_SOURCE MATERIAL:_
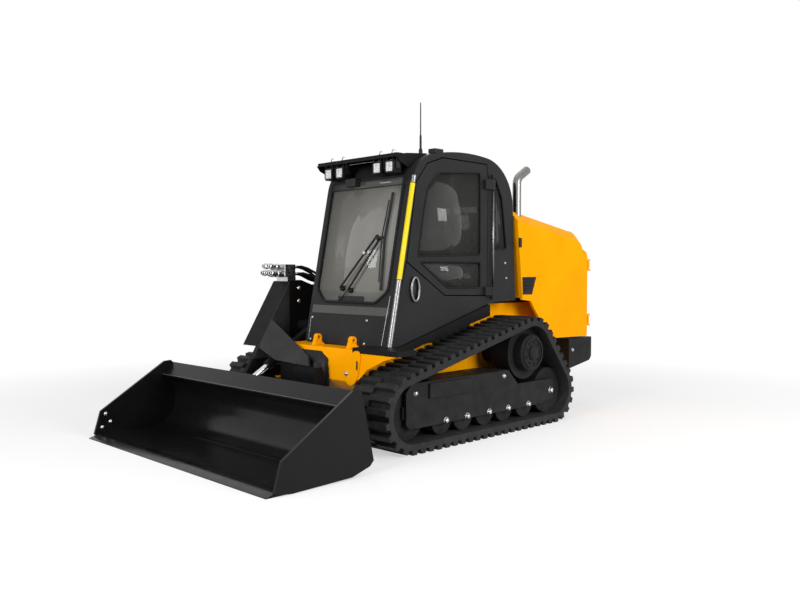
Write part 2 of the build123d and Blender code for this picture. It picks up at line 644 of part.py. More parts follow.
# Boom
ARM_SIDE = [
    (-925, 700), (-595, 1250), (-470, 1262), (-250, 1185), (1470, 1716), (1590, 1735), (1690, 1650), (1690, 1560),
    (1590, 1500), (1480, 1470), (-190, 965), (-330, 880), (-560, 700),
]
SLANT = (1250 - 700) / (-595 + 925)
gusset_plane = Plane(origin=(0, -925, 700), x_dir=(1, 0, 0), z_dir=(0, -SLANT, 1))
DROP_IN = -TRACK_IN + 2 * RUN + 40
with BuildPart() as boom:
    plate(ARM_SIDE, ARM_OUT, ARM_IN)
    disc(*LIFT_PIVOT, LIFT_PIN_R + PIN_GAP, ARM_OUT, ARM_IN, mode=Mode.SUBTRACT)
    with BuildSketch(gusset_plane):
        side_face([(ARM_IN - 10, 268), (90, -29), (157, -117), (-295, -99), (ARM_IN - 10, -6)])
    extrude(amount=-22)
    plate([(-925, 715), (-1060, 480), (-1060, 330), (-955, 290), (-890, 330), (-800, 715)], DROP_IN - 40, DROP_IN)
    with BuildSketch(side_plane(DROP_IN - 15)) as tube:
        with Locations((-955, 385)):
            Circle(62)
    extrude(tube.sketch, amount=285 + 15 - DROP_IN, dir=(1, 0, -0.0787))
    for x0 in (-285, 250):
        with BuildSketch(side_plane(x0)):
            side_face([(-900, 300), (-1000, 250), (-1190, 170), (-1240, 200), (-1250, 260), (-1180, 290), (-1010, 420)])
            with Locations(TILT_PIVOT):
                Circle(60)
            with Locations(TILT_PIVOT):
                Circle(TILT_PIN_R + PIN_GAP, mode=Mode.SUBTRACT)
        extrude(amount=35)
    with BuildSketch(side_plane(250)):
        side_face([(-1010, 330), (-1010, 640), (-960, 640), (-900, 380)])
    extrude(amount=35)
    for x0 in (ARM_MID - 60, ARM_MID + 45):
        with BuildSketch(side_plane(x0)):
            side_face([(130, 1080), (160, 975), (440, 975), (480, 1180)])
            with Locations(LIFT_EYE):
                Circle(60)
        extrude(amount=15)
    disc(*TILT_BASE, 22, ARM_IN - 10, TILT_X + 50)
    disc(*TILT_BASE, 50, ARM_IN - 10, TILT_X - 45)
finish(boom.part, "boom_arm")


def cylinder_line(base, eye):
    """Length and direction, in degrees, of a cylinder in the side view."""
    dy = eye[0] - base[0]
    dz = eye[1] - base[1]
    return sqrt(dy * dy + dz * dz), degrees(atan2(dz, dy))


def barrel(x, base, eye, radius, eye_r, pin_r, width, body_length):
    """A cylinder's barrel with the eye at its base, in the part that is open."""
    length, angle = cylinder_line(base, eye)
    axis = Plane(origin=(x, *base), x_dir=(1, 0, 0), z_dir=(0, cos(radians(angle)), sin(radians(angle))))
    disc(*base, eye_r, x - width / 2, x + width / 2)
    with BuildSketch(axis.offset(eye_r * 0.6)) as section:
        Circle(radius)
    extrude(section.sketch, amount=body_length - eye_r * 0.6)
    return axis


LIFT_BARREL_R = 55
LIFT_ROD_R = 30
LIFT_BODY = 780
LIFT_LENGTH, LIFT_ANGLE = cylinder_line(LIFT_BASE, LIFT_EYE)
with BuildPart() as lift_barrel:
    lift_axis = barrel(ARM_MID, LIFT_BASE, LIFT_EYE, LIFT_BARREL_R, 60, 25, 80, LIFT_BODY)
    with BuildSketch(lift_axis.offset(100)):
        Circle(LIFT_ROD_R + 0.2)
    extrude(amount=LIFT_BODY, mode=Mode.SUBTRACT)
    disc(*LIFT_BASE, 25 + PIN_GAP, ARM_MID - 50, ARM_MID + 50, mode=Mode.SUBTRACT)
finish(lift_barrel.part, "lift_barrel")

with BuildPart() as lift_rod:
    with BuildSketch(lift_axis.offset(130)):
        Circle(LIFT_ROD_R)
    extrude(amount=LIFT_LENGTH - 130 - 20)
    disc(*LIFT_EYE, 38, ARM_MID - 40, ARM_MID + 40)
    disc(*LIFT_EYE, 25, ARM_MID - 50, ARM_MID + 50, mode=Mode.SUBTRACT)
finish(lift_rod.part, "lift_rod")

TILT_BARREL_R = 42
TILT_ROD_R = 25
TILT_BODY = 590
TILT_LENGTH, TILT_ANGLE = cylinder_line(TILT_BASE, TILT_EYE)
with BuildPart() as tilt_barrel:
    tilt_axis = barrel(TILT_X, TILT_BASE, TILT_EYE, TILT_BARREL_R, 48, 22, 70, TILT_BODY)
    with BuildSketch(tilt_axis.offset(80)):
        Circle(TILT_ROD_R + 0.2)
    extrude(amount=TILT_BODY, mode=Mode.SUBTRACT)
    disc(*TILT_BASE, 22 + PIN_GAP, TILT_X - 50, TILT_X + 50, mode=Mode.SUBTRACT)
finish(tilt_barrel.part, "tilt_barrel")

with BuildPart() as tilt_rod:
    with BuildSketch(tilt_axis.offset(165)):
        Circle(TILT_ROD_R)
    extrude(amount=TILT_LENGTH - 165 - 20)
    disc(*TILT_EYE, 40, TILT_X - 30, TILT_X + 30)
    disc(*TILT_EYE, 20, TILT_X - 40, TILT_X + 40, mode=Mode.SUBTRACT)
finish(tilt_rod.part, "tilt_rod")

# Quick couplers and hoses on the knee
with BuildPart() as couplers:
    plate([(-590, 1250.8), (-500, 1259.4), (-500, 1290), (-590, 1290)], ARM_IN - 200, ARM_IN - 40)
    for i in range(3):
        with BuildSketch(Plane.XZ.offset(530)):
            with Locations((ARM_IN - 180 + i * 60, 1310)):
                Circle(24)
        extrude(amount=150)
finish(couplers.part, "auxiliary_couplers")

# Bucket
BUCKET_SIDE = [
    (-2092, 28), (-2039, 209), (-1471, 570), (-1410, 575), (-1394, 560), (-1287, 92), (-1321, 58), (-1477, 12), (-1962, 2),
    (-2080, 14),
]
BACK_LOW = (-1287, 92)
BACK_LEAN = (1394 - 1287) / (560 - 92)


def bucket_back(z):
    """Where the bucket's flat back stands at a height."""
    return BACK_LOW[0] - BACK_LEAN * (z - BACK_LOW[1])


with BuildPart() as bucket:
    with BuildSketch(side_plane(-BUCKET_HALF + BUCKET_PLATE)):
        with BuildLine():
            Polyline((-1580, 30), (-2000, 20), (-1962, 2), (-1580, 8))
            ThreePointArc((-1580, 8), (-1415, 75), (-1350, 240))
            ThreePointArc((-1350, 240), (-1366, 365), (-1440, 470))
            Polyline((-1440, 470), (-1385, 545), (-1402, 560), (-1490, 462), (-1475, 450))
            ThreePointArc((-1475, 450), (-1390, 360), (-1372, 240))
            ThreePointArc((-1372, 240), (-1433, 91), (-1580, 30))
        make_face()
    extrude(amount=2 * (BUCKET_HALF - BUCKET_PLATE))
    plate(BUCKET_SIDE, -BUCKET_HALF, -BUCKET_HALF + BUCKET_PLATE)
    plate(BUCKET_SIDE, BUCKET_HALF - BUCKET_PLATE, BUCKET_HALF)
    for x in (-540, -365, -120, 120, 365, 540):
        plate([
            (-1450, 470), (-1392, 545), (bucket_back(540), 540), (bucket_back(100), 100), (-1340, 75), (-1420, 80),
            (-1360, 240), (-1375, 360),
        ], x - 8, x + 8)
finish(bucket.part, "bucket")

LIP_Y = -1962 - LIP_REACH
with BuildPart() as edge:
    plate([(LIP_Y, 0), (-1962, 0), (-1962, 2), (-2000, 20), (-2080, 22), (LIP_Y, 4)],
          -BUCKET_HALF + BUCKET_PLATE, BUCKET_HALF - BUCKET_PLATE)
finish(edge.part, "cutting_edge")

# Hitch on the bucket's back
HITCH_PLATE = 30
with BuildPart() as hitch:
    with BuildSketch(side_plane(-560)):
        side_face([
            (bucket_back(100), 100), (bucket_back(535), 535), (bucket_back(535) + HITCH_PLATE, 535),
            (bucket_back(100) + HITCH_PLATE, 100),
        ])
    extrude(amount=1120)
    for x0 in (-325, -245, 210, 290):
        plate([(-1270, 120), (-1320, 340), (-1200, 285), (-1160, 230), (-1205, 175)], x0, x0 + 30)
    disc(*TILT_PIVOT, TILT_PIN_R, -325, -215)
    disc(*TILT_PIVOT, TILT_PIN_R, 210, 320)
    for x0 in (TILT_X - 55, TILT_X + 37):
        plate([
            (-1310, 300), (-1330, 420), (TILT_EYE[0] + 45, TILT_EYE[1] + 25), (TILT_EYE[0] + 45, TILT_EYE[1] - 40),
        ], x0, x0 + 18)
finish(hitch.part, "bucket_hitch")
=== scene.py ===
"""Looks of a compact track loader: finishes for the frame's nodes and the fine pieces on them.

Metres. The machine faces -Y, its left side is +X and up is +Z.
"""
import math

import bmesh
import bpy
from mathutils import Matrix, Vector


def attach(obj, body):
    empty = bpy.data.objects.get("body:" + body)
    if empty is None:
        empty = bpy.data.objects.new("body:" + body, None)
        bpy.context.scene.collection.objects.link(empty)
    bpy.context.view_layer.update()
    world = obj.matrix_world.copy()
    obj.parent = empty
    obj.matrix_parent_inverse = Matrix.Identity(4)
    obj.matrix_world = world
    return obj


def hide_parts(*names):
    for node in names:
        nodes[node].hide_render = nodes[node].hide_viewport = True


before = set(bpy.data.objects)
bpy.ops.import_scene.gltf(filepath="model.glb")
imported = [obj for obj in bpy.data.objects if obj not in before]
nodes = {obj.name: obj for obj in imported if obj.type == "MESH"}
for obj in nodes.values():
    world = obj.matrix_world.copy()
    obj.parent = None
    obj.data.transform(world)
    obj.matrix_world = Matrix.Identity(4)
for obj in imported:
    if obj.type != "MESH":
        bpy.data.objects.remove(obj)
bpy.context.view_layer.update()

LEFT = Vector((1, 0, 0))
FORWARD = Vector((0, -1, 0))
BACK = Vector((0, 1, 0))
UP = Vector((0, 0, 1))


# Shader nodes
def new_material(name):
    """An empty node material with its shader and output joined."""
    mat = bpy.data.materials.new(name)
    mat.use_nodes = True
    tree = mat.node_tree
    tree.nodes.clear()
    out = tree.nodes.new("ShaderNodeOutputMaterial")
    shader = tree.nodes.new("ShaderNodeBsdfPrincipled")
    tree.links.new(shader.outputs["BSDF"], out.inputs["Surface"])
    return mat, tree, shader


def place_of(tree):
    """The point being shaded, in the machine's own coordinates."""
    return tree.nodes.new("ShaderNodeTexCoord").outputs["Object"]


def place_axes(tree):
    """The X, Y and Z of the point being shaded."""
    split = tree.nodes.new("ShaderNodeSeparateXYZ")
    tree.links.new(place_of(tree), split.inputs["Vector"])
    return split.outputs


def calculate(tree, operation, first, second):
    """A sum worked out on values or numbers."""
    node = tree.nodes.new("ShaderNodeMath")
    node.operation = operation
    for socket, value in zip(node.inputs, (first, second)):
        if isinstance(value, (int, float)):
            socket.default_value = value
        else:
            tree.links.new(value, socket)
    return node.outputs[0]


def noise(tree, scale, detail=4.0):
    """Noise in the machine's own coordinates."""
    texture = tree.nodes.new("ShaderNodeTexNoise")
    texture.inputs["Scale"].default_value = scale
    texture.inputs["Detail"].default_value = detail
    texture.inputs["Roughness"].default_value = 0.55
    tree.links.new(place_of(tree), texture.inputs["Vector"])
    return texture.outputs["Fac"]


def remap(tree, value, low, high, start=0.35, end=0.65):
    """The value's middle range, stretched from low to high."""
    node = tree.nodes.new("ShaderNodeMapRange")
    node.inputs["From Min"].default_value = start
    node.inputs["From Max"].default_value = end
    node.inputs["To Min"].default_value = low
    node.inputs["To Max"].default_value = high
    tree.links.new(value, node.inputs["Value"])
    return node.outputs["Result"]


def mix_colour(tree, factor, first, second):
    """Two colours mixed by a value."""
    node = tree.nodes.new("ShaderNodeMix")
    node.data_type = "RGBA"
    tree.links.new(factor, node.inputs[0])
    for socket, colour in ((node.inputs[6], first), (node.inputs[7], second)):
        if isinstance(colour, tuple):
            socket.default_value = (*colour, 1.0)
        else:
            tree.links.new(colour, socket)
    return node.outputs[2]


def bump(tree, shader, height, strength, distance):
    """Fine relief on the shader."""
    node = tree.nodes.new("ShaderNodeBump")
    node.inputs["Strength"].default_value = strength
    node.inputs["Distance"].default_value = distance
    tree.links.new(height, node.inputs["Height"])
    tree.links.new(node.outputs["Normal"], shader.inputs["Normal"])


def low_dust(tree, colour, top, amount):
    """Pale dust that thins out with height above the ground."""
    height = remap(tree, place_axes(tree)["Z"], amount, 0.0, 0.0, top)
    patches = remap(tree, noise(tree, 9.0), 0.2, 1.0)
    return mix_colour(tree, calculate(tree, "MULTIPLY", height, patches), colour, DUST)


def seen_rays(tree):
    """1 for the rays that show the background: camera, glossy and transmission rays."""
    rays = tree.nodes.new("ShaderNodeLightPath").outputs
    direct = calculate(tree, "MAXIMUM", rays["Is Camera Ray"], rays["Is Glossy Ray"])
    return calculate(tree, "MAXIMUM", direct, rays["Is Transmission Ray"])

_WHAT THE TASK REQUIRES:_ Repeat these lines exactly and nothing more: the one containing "LIP_Y = -1962 - LIP_REACH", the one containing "for node in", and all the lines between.

_FINAL ANSWER:_
LIP_Y = -1962 - LIP_REACH
with BuildPart() as edge:
    plate([(LIP_Y, 0), (-1962, 0), (-1962, 2), (-2000, 20), (-2080, 22), (LIP_Y, 4)],
          -BUCKET_HALF + BUCKET_PLATE, BUCKET_HALF - BUCKET_PLATE)
finish(edge.part, "cutting_edge")

# Hitch on the bucket's back
HITCH_PLATE = 30
with BuildPart() as hitch:
    with BuildSketch(side_plane(-560)):
        side_face([
            (bucket_back(100), 100), (bucket_back(535), 535), (bucket_back(535) + HITCH_PLATE, 535),
            (bucket_back(100) + HITCH_PLATE, 100),
        ])
    extrude(amount=1120)
    for x0 in (-325, -245, 210, 290):
        plate([(-1270, 120), (-1320, 340), (-1200, 285), (-1160, 230), (-1205, 175)], x0, x0 + 30)
    disc(*TILT_PIVOT, TILT_PIN_R, -325, -215)
    disc(*TILT_PIVOT, TILT_PIN_R, 210, 320)
    for x0 in (TILT_X - 55, TILT_X + 37):
        plate([
            (-1310, 300), (-1330, 420), (TILT_EYE[0] + 45, TILT_EYE[1] + 25), (TILT_EYE[0] + 45, TILT_EYE[1] - 40),
        ], x0, x0 + 18)
finish(hitch.part, "bucket_hitch")
=== scene.py ===
"""Looks of a compact track loader: finishes for the frame's nodes and the fine pieces on them.

Metres. The machine faces -Y, its left side is +X and up is +Z.
"""
import math

import bmesh
import bpy
from mathutils import Matrix, Vector


def attach(obj, body):
    empty = bpy.data.objects.get("body:" + body)
    if empty is None:
        empty = bpy.data.objects.new("body:" + body, None)
        bpy.context.scene.collection.objects.link(empty)
    bpy.context.view_layer.update()
    world = obj.matrix_world.copy()
    obj.parent = empty
    obj.matrix_parent_inverse = Matrix.Identity(4)
    obj.matrix_world = world
    return obj


def hide_parts(*names):
    for node in names:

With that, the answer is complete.